In terms of feel, the recent driver that reminds me of the Sub 7- 849 Pro is the Callaway Max LS. Both are soft, fast, and powerful. As opposed to the feeling of a PING 425 LST (review HERE) that is thick and heavy, the 849 Pro is positively airy. When well-struck, this driver feels almost squishy compared to other drivers – like you’re hitting off of a cloud! I should also note that the driver head is light, weighing in at only 203g (for reference, the PING 425 LST is 208g).
I have to be honest and say that because it’s not a major OEM, I wasn’t expecting the Sub 70 849 Pro to keep up with the best drivers… but boy, was I wrong! Not only did it keep up, it actually exceeded every major driver I tried. With the help of some fitter friends, I tested the Sub 70 849 Pro against six different shafts in eight different heads from all of the major names in the industry you’d expect.
The results were astounding. While other drivers offered a bit more consistency on the non-centered strikes, nothing could beat the Sub 70 on my best swings. It was spinning lower and carrying longer, and I’m still at a loss to explain why. The numbers represent my initial test, but following that, lofting down the driver by two degrees I was able to get even more out of it. With a 7-degree head, I could get ball speeds in the 160s, over 110 mph clubhead speed, 280 yards of carry, and over 300 yards total.

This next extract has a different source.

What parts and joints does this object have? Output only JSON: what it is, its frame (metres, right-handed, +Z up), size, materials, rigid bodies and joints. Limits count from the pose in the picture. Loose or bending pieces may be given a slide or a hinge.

This is a club designed for the better player, with “Pro” in its name for a reason. As I alluded to earlier, this club was not forgiving at all on mishits. While strikes towards the toe weren’t massively punished, heel strikes were a very, very bad idea. I like to think of myself as a pretty good ball-striker, but the occasional strike towards that side of the clubface was pretty much catastrophic, shooting spin way up and killing speed. Strikes that didn’t find the exact middle were quite inconsistent, much more so than any other major OEM driver.
Sub 70 allows for a lot of customization from length to grip to the shaft. There are multiple stock shafts from Project X including the Evenflow Riptide [review HERE] and HZRDUS Smoke Black [review HERE]. And if you’re willing to fork up some extra cash, there are plenty of other shafts you can order with this driver instead, including Fujikura Ventus, Mitsubishi TENSEI AV Raw, and Graphite Design Tour AD models (a $300 upcharge – as much as the driver itself).
It’s also very adjustable after it arrives at your doorstep, too. The loft sleeve offers adjustments of up to two degrees up and two degrees down, while also having the ability to make the driver more upright. You can further nail down your desired spin and ball flight through the use of the three weights in the sole.
The Sub 70 849 Pro Driver made me feel like a superhero when striking it. It comes in at a price point that Peter Parker could afford, offers technology that would make Bruce Wayne blush, and when hit well, made me feel like I had Superman’s muscles (at least, if I didn’t hit it off the heel).
Taking off my cape for a moment to be real with you though, this club is a gem. I’m dumbfounded. It’s so good. It may lack forgiveness, but it makes up for that in pure potential and power. It’s my new gamer driver, and honestly, I think it should be a new driver you all look into as well.